Second, the region is highly vulnerable to climate change impacts and natural disasters. Droughts, floods, and cyclones destroy homes and crops and disrupt livelihoods.  Our latest estimates show that 800 million South Asians live in climate hotspots, where unpredictable rainfall and rising temperatures will drive down their living standards and reverse development progress.

Third, fragility and conflict bring destruction and death, driving migration and imposing disproportionate social, economic, and security burdens on host communities, infrastructure, and services. In Afghanistan, the return of almost 1.7 million documented and undocumented refugees is stressing the country’s economy and institutions; the number of injuries and deaths due to conflict has increased fivefold since 2007. 

IDA’s global focus on achieving progress in areas such as gender, fragility and conflict, climate change, governance, and jobs and economic transformation aligns well with our strategic priorities in South Asia.
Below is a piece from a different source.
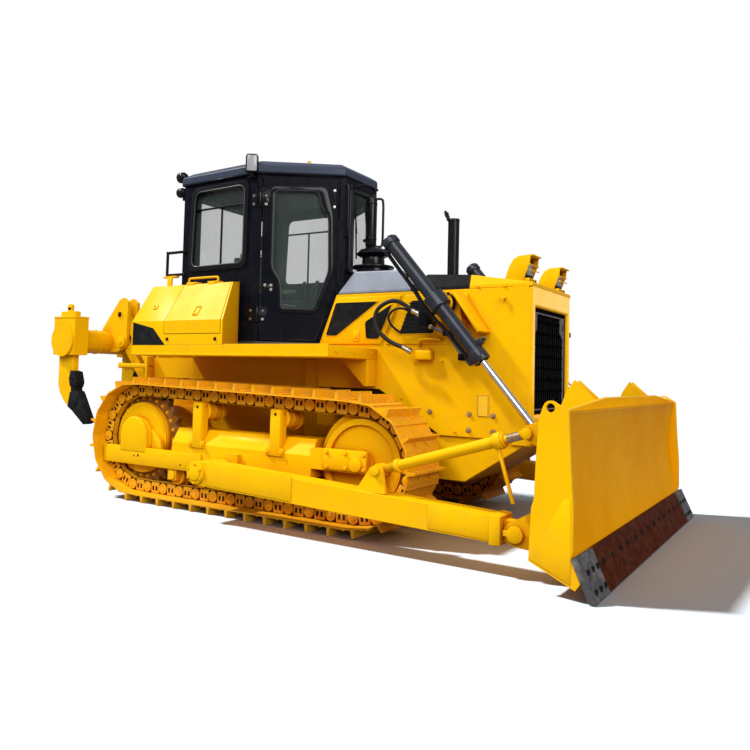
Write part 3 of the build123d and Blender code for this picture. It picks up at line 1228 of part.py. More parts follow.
ripper_barrel = rod(on_ripper(40), on_ripper(RIP_GLAND), RIP_BARREL_R)
ripper_barrel = ripper_barrel + rod_y(RIP_CYL_TOP, 54, RIP_CYL_Y - 50, RIP_CYL_Y + 50)
ripper_barrel = ripper_barrel - rod_y(RIP_CYL_TOP, RIP_PIN_R + RUN_FIT, RIP_CYL_Y - 60, RIP_CYL_Y + 60)
ripper_barrel = ripper_barrel - rod(on_ripper(75), on_ripper(RIP_GLAND + 5), RIP_ROD_R + ROD_GAP)
PARTS["ripper_barrels"] = both(ripper_barrel)
ripper_rod = rod(on_ripper(90), on_ripper(RIP_CYL_LEN - 30), RIP_ROD_R)
ripper_rod = ripper_rod + rod_y(RIP_ROD_PIN, 45, RIP_CYL_Y - RIP_EYE_HALF, RIP_CYL_Y + RIP_EYE_HALF)
pin_half = RIP_EYE_HALF + 4
ripper_rod = ripper_rod + rod_y(RIP_ROD_PIN, EYE_PIN_R - 2, RIP_CYL_Y - pin_half, RIP_CYL_Y + pin_half)
PARTS["ripper_rods"] = both(ripper_rod)

# ---------------------------------------------------------------- move to the row frame and write
def solids_of(entry):
    pieces = entry if isinstance(entry, list) else [entry]
    return [solid for piece in pieces for solid in piece.solids()]


everything = Compound(children=[s for entry in PARTS.values() for s in solids_of(entry)])
extent = everything.bounding_box()
MID_X = (extent.min.X + extent.max.X) / 2
for node, entry in PARTS.items():
    moved = [Pos(-MID_X, 0, 0) * solid for solid in solids_of(entry)]
    export_step(moved[0] if len(moved) == 1 else Compound(children=moved), f"parts/{node}.step")
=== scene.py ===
from math import acos, atan2, cos, hypot, pi, radians, sin

import bpy
from mathutils import Matrix, Vector


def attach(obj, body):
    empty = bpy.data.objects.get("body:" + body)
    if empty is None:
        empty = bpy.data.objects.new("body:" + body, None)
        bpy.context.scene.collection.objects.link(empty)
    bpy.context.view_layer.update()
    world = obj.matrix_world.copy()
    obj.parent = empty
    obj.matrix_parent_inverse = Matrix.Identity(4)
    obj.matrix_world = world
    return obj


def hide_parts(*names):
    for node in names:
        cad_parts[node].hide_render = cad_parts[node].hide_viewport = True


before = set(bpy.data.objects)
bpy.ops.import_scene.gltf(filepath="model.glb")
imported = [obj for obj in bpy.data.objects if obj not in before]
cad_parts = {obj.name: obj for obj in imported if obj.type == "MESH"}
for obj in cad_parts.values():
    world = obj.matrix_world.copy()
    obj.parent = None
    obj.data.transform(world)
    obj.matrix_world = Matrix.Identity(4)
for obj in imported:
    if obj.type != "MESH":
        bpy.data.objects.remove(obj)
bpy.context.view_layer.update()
bpy.ops.object.select_all(action="DESELECT")

# Lengths are metres. Places are written with X = 0 under the drive sprockets,
# and MID moves them to the middle of the machine.
MID = 1.373


# ------------------------------------------------------------------ camera
camera = bpy.data.objects.new("camera", bpy.data.cameras.new("camera"))
bpy.context.collection.objects.link(camera)
bpy.context.scene.camera = camera
camera.data.sensor_width = 36
camera.data.lens = 35.515
camera.data.shift_x = 0.0622
camera.data.shift_y = -0.0519
camera.data.clip_end = 200
look = Vector((-0.56301, 0.82478, 0.05256)).normalized()
side = look.cross(Vector((0, 0, 1))).normalized()
above = side.cross(look)
roll = 0.02689
right = side * cos(roll) + above * sin(roll)
upward = -side * sin(roll) + above * cos(roll)
turn = Matrix((right, upward, -look)).transposed().to_4x4()
camera.matrix_world = Matrix.Translation((5.3535 - MID, -5.8201, 1.1948)) @ turn


# ------------------------------------------------------------------ shader groups
def node_group(name, inputs, outputs):
    """A shader group with named float sockets."""
    group = bpy.data.node_groups.new(name, "ShaderNodeTree")
    for label, start in inputs.items():
        group.interface.new_socket(label, in_out="INPUT", socket_type="NodeSocketFloat").default_value = start
    for label in outputs:
        group.interface.new_socket(label, in_out="OUTPUT", socket_type="NodeSocketFloat")
    return group, group.nodes.new("NodeGroupInput"), group.nodes.new("NodeGroupOutput")


def add(tree, kind, **settings):
    node = tree.nodes.new(kind)
    for key, value in settings.items():
        setattr(node, key, value)
    return node


def noise(tree, vector, scale, detail=3.0, roughness=0.55):
    node = add(tree, "ShaderNodeTexNoise")
    tree.links.new(vector, node.inputs["Vector"])
    if hasattr(scale, "links"):
        tree.links.new(scale, node.inputs["Scale"])
    else:
        node.inputs["Scale"].default_value = scale
    node.inputs["Detail"].default_value = detail
    node.inputs["Roughness"].default_value = roughness
    return node.outputs["Fac"]


def ranged(tree, value, low, high, to_low=0.0, to_high=1.0):
    node = add(tree, "ShaderNodeMapRange", clamp=True)
    tree.links.new(value, node.inputs["Value"])
    for label, amount in (("From Min", low), ("From Max", high), ("To Min", to_low), ("To Max", to_high)):
        node.inputs[label].default_value = amount
    return node.outputs["Result"]


def maths(tree, operation, first, second=None, clamp=False):
    node = add(tree, "ShaderNodeMath", operation=operation, use_clamp=clamp)
    for i, value in enumerate((first, second)):
        if value is None:
            continue
        if hasattr(value, "links"):
            tree.links.new(value, node.inputs[i])
        else:
            node.inputs[i].default_value = value
    return node.outputs[0]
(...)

To address these risks and achieve lasting development impacts, our South Asian IDA clients require continued support. And to that end, it’s critical for IDA19, which is entering its last negotiations stretch—to be finalized mid-December in Stockholm—to achieve a strong replenishment.

IDA’s global focus on achieving progress in areas such as gender, fragility and conflict, climate change, governance, and jobs and economic transformation aligns well with our strategic priorities in South Asia.  And statements of support for IDA19 from governments across South Asia and beyond are a strong signal to maintain the momentum in the fight against poverty.

And while there’s no doubt the IDA story in South Asia is that of results, we must continue our efforts to work toward a more prosperous South Asia—and tell the stories of more lives transformed.